The scented flowers are hermaphrodite (have both male and female organs) and are polluted by bees.
It produces stiff, erect stems, 3 to 5 feet high, clothed with lance-shaped leaves. The flowers appear in June, flowering into July and has a strong sweet penetrating perfume.
The English translation of Fleur des lis, sometimes spelled "Fleur de lys" is flower of the lily.

Standard heraldic histories claim it originated in the 10th century as a symbol of sovereignty. It is believed to take the shape of a lily and to symbolize Mary and the Holy Trinity among other things.
Fleur de lis' origins with the French monarchs stems from the baptismal lily used in the crowning of King Clovis I. A legend claims that an angel presented Clovis the Merovignian King of the Franks with a Golden lily as a symbol of his purification upon his conversion to Christianity. Others claim that Clovis adopted the symbol when water lilies showed him how to safetly cross a river and thus succeed in battle.

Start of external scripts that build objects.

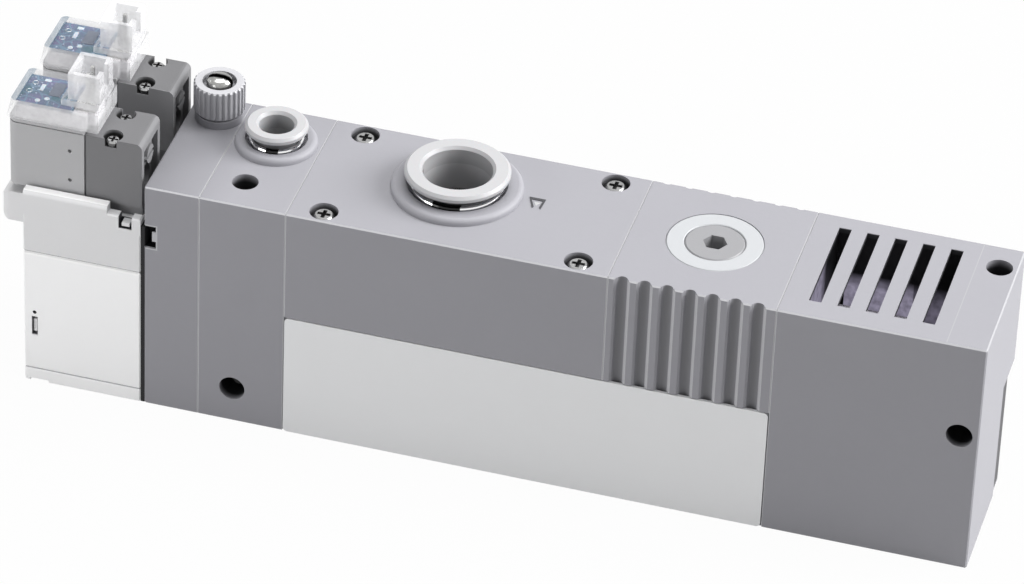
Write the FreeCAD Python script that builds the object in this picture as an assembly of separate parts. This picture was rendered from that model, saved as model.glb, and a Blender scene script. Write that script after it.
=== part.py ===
"""Vacuum ejector with two pilot valves, push-in fittings, release needle and silencer.

Millimetres. The pieces are laid out on a bench frame: x from the left face of the block
stack, y from its front face, z from its base. export_all moves them so that the origin is
the centre of the stack's base, with +X along the stack, +Y to the back and +Z up.
"""
import FreeCAD, Part

import math
import os

from FreeCAD import Rotation, Vector

# Block stack
adapter_length = 9.8
port_length = 15.4
ejector_length = 56.6
filter_length = 29.2
exhaust_length = 36.0
body_width = 30.0
body_height = 46.0
edge_break = 0.25
joint_break = 0.12
x_port = adapter_length
x_ejector = x_port + port_length
x_filter = x_ejector + ejector_length
x_exhaust = x_filter + filter_length
x_end = x_exhaust + exhaust_length

# Clearances
slip = 0.05
screw_gap = 0.15
button_gap = 0.3

# Flow path through the stack
flow_y = 16.0
flow_z = 20.0
supply_duct_r = 2.2
exhaust_duct_r = 3.6
release_duct_r = 1.2
release_inset = 5.7
release_drop = 12.5
release_y = body_width - release_inset
release_z = body_height - release_drop
pressure_duct_r = 1.4
pressure_drop = 11.8
pressure_y = 20.9
pressure_z = body_height - pressure_drop

# Mounting holes, one pair downwards and one pair front to back
mount_hole_r = 2.3
left_hole_x = 15.8
left_hole_y = 6.95
left_cross_x = 16.0
left_cross_z = 7.0
right_hole_x = 143.8
right_hole_y = 23.9
right_cross_x = 143.6
right_cross_z = 27.6

# Face gaskets between the blocks
gasket_thickness = 0.8
gasket_y0 = 8.5
gasket_back_rim = 3.0
gasket_z0 = 9.0
gasket_top_rim = 8.0

# Tie screws along the stack
tie_r = 1.25
tie_back_inset = 6.45
tie_high_z = 28.5
tie_front_y = 11.3
tie_low_z = 12.2
tie_head_r = 2.25
tie_head_length = 2.5
tie_head_sink = 0.2
tie_socket = 2.0
tie_socket_depth = 1.3
tie_grip = 3.9

# Cover screws through the ejector block
cover_screw_r = 1.4
cover_screw_head_r = 1.95
cover_screw_head_length = 1.6
cover_screw_sink = 0.5
cover_counterbore_r = 2.5
cover_screw_end = 5.9
cover_screw_side = 2.95
cover_screw_tip = 0.8
cross_recess_width = 0.7
cross_recess_span = 2.3
cross_recess_depth = 0.9

# Bottom cover
bottom_cover_height = 4.0
bottom_gasket_height = 0.8
chamber_end = 8.0
chamber_side = 6.4
chamber_height = 5.6
chamber_port_r = 1.5
bottom_gasket_rim = 2.0

# Ejector bore and its turned pieces
ejector_bore_r = 6.5
nozzle_flange_length = 5.0
nozzle_length = 21.8
nozzle_barrel_r = 3.2
nozzle_tip_r = 1.6
nozzle_throat_r = 0.65
nozzle_exit_r = 1.0
nozzle_gap = 3.0
first_diffuser_length = 14.0
first_diffuser_r = 3.0
first_throat_r = 1.3
first_exit_r = 1.7
diffuser_land = 3.0
diffuser_gap = 2.0
second_diffuser_r = 4.4
second_inlet_r = 2.4
second_exit_r = 3.4

# Umbrella check valve under the vacuum port
check_web_drop = 15.0
check_web_z = body_height - check_web_drop
check_web_height = 1.5
check_chamber_r = 5.2
check_disc_r = 4.5
check_disc_height = 0.8
check_stem_r = 0.85
check_bulb_r = 1.3
check_bulb_height = 1.2
check_hole_r = 0.9
check_hole_circle_r = 2.7
check_hole_count = 6

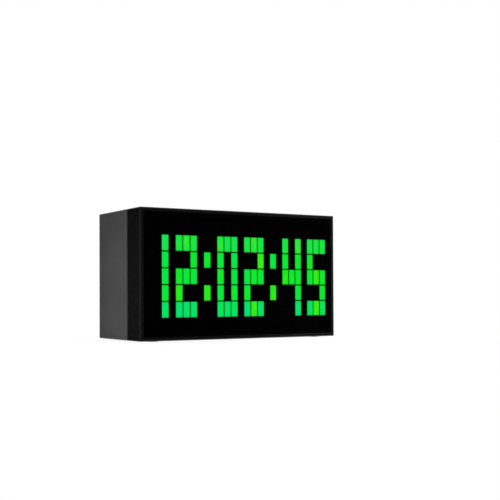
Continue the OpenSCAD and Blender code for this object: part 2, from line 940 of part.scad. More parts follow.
// Coin cell: a wide can and the narrower button of its other pole
module coin_cell() {
    color("silver")
        translate([bay_x, 0, z_bay])
            union() {
                bar(cell_r - 1.2, y_cell, y_cell + 0.5);
                bar(cell_r, y_cell + 0.4, y_cell_top);
            }
}

// Slice of a disc that spans this angle about the depth axis
module wedge(radius, angle, middle) {
    reach = radius / cos(angle / 2);
    translate([0, y_back, 0])
        rotate([90, 0, 0])
            linear_extrude(case_d)
                polygon([
                    [0, 0],
                    [reach * cos(middle - angle / 2), reach * sin(middle - angle / 2)],
                    [reach * cos(middle + angle / 2), reach * sin(middle + angle / 2)]
                ]);
}

// Battery cap: a disc with a coin slot, a hub that turns in the back wall, and
// two bayonet lugs under that wall
module battery_cap() {
    color([0.22, 0.22, 0.22])
        translate([bay_x, 0, z_bay])
            difference() {
                union() {
                    bar(cap_r - 0.15, y_cap, y_cap + cap_t);
                    bar(hub_r, y_hub, y_cap + 0.2);
                    for (side = [90, 270])
                        intersection() {
                            bar(hub_r + lug_out, y_lug_top - lug_t, y_lug_top);
                            wedge(hub_r + lug_out + 1, lug_angle, side);
                        }
                }
                bar(hub_r - 1.6, y_hub - cut, y_cap - 1.2);
                plate(coin_slot_l, coin_slot_w, y_cap + 0.2, y_back + cut, z = 0);
            }
}

// Power inlet standing on the main board, with its nose in the back wall
module dc_inlet() {
    color([0.07, 0.07, 0.07])
        translate([-inlet_x, 0, z_inlet])
            difference() {
                union() {
                    plate(jack_w, jack_w, y_main_back, y_wall_in - 0.2, z = 0);
                    bar(nose_r, y_wall_in - 1, y_back - 0.3);
                }
                bar(socket_r, y_back - 0.3 - socket_depth, y_back + cut);
                bar(pin_r, y_main_back + 1, y_back - socket_depth);
            }
}

// Centre pin of the power inlet
module dc_inlet_pin() {
    color("silver")
        bar(pin_r, y_main_back + 1, y_back - 2, -inlet_x, z_inlet);
}

// Rear case: four walls and a back, with the tray, keyholes, battery well, inlet
// hole, sound holes, bosses for the main board and tubes for the case screws
module rear_case() {
    color([0.27, 0.27, 0.27])
        difference() {
            union() {
                difference() {
                    casing_block(y_seam, y_back, seam_chamfer, edge_round);
                    plate(rear_in_w, rear_in_h, y_seam - cut, y_wall_in);
                    plate(
                        case_w - 2 * lap_skin, case_h - 2 * lap_skin,
                        y_seam - cut, y_seam + lap_len + 0.2
                    );
                }
                tray_pan();
                at_corners(tube_x, tube_z, z_mid)
                    bar(tube_r, y_seam, y_wall_in + 0.5);
                at_corners(main_screw_x, main_screw_z, z_main)
                    bar(boss_r, y_main_back, y_wall_in + 0.5);
                for (side = [-1, 1])
                    plate(
                        2 * (hang_r + pocket_gap + pocket_wall),
                        neck_len + hang_r + neck_r + 2 * (pocket_gap + pocket_wall),
                        y_wall_in - pocket_d - pocket_wall, y_wall_in + 0.5,
                        side * hang_pitch / 2, z_hang + (neck_len + neck_r - hang_r) / 2
                    );
                bar(well_r + 1.4, y_lug_top - lug_t - 1.6, y_wall_in + 0.5, bay_x, z_bay);
                case_ribs();
            }
            plate(tray_w, tray_h, y_tray, y_back + cut, z = z_tray, r = tray_round);
            for (x = button_x)
                bar(button_r + button_gap, y_tray_in - cut, y_back, x, z_tray);
            plate(
                switch_travel + lever_t + 0.8, lever_t + 0.8,
                y_tray_in - cut, y_back, switch_x, z_tray
            );
            at_corners(tube_x, tube_z, z_mid) {
                bar(case_screw_r + 0.2, y_seam - cut, y_screw_seat + cut);
                bar(head_hole_r, y_screw_seat, y_back + cut);
            }
            at_corners(main_screw_x, main_screw_z, z_main)
                bar(
                    board_screw_r + thread_gap, y_main_back - cut,
                    y_main_back + board_screw_bite + 0.5
                );
            for (side = [-1, 1])
                keyhole(side * hang_pitch / 2);
            battery_hole();
            bar(nose_r + 0.2, y_wall_in - cut, y_back + cut, -inlet_x, z_inlet);
            sound_holes();
            for (sx = [-1, 1])
                foot_hole(sx * (case_w / 2 - foot_in_x), y_back - foot_in_y);
        }
}

// Material round and under the sunk tray
module tray_pan() {
    plate(
        tray_w + 2 * tray_floor, tray_h + 2 * tray_floor,
        y_tray_in, y_wall_in + 0.5, z = z_tray, r = tray_round
    );
}

// Ribs that tie each screw tube to the side walls
module case_ribs() {
    y_rib = y_seam + lap_len + 2;
    for (sx = [-1, 1])
        for (sz = [-1, 1]) {
            plate(
                tube_in, rib_t, y_rib, y_wall_in + 0.5,
                sx * (case_w / 2 - tube_in / 2 - 0.8), z_mid + sz * tube_z
            );
            plate(
                rib_t, tube_in, y_rib, y_wall_in + 0.5,
                sx * tube_x, z_mid + sz * (case_h / 2 - tube_in / 2 - 0.8)
            );
        }
}

// Keyhole through the back wall, with the closed pocket behind it
module keyhole(x) {
    bar(hang_r, y_wall_in - cut, y_back + cut, x, z_hang);
    bar(neck_r, y_wall_in - cut, y_back + cut, x, z_hang + neck_len);
    plate(2 * neck_r, neck_len, y_wall_in - cut, y_back + cut, x, z_hang + neck_len / 2);
    plate(
        2 * (hang_r + pocket_gap), neck_len + hang_r + neck_r + 2 * pocket_gap,
        y_wall_in - pocket_d, y_wall_in, x, z_hang + (neck_len + neck_r - hang_r) / 2
    );
}

// Seat and hole for the battery cap, with two notches for its lugs
module battery_hole() {
    translate([bay_x, 0, z_bay]) {
        bar(cap_r, y_back - cap_seat, y_back + cut);
        bar(hub_r + hub_gap, y_wall_in - cut, y_back);
        bar(well_r, y_lug_top - lug_t - 2, y_wall_in);
        for (side = [90, 270])
            intersection() {
                bar(hub_r + lug_out + 0.2, y_wall_in - cut, y_back - cap_seat + 0.1);
                wedge(hub_r + lug_out + 1, lug_angle + 4, side - cap_turn);
            }
    }
}

// Seven sound holes over the buzzer
module sound_holes() {
    bar(sound_r, y_wall_in - cut, y_back + cut, buzzer_x, z_buzzer);
    for (a = [0:60:300])
        bar(
            sound_r, y_wall_in - cut, y_back + cut,
            buzzer_x + sound_ring_r * cos(a), z_buzzer + sound_ring_r * sin(a)
        );
}

// Four long screws that hold the rear case to the front frame
module case_screws() {
    color("silver")
        at_corners(tube_x, tube_z, z_mid)
            screw(case_screw_r, screw_grip + screw_bite, case_head_r, y_screw_seat, true);
}

// Four rubber feet in pockets of the casing's underside
module rubber_feet() {
    color([0.15, 0.15, 0.15])
        for (sx = [-1, 1])
            for (y = [y_front + foot_in_y, y_back - foot_in_y])
                translate([sx * (case_w / 2 - foot_in_x), y, 0])
                    cylinder(r = foot_r, h = foot_proud + foot_sunk);
}

front_frame();
front_lens();
lens_tape();
display_grid();
digit_windows(0);  // hour_tens_windows
digit_windows(1);  // hour_units_windows
digit_windows(2);  // minute_tens_windows
digit_windows(3);  // minute_units_windows
digit_windows(4);  // second_tens_windows
digit_windows(5);  // second_units_windows
colon_windows();
unlit_windows();
led_chips();
display_board();
display_screws();
driver_chips();
display_connector();
ribbon_cable();
main_connector();
main_board();
board_screws();
controller_chip();
crystal();
capacitors();
voltage_regulator();
buzzer();
push_switches();
button(0);  // mode_button
button(1);  // set_button
button(2);  // up_button
button(3);  // down_button
button(4);  // light_button
plunger(0);  // mode_plunger
plunger(1);  // set_plunger
plunger(2);  // up_plunger
plunger(3);  // down_plunger
plunger(4);  // light_plunger
alarm_switch_can();
alarm_switch_lever();
alarm_switch_knob();
cell_holder();
cell_contacts();
coin_cell();
battery_cap();
dc_inlet();
dc_inlet_pin();
rear_case();
case_screws();
rubber_feet();
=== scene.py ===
"""Looks of a large-digit clock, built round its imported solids.

The frame is that of the solids, in metres: +X to the viewer's right, the lens
towards -Y, +Z up, and the feet on the plane Z = 0. Sizes and places of the clock's
pieces are written in millimetres, and those of the floor and lamps in metres.
"""
import math

import bpy
import numpy as np
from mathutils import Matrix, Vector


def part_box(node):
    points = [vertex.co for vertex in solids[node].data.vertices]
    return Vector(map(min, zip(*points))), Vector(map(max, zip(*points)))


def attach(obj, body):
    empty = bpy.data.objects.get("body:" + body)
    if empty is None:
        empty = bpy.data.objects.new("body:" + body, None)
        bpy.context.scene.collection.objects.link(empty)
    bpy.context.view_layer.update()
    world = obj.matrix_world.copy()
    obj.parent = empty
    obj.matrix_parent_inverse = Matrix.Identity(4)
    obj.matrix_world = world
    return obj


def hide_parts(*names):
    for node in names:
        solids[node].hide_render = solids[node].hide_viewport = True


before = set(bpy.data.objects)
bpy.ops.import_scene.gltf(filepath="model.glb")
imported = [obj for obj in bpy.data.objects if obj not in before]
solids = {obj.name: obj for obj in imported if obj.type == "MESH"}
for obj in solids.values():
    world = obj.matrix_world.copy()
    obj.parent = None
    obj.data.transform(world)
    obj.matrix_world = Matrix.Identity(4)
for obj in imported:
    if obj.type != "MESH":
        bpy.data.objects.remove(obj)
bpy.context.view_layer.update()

# Rear case. One injection moulding of dark grey ABS: four walls and a back. Its tool was
# spark eroded, which leaves a fine even grain that scatters light, so the sides look soft
# grey although the plastic is nearly black. That soft grey is painted into its colour as a
# painted sheen. Its edges are paler, partly from rubbing and partly a painted highlight.
MM = 0.001


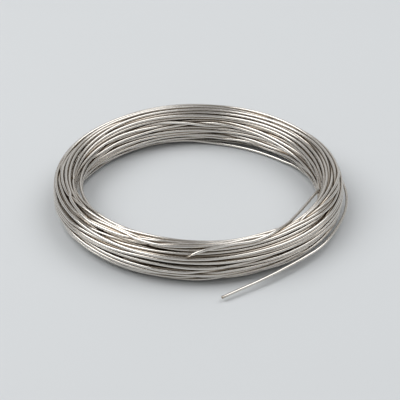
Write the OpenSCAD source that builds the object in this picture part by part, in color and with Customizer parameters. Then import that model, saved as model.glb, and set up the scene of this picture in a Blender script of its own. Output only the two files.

Ecce Ancilla Domini, Dante Gabriel Rosseti. 1850
Artists for centuries have pictured the angel Gabriel coming to the Virgin Mary with a spray of lilies in his hand, to announce that she is to be the mother of the Christ child.
Jesus used "the lilies of the field" as the object of one of his better known lessons. ( Matthew 6:28 , Luke 12:27)
Its white color symbolizing the purity of the Savior and the joy of the resurrection while its trumpet shape suggests the angel Gabriel"s trumpet call to Rebirth and resurrection.
Of all the flowers mentioned in the Bible, lilies are mentioned most. In the Old Testament There is mention of lilies being used as decorative carvings on pillars in palaces and temples. But most of all they are mentioned in Solomon's Song of Songs.

"I am the rose of Sharon and the lily of the valleys." Songs of Solomon, 2:1
"As the lily among thorns, so is my love among daughters." Songs of Solomon, 2:2
"My beloved is mine and I am his; he feedeth among the lilies. Songs of Solomon, 16
" And its rim was like the rim of the cup, like a lily blossom." King I, 7:26
"I will be like the dew to Israel; he will blossom like a lily." Hosea 14:5
Brown glazed vessel with cream white glaze in lily motif.
1600 BC. Heraclion Museum, Crete

Wall murals depicting lilies. Knossos, Crete 1600 BC.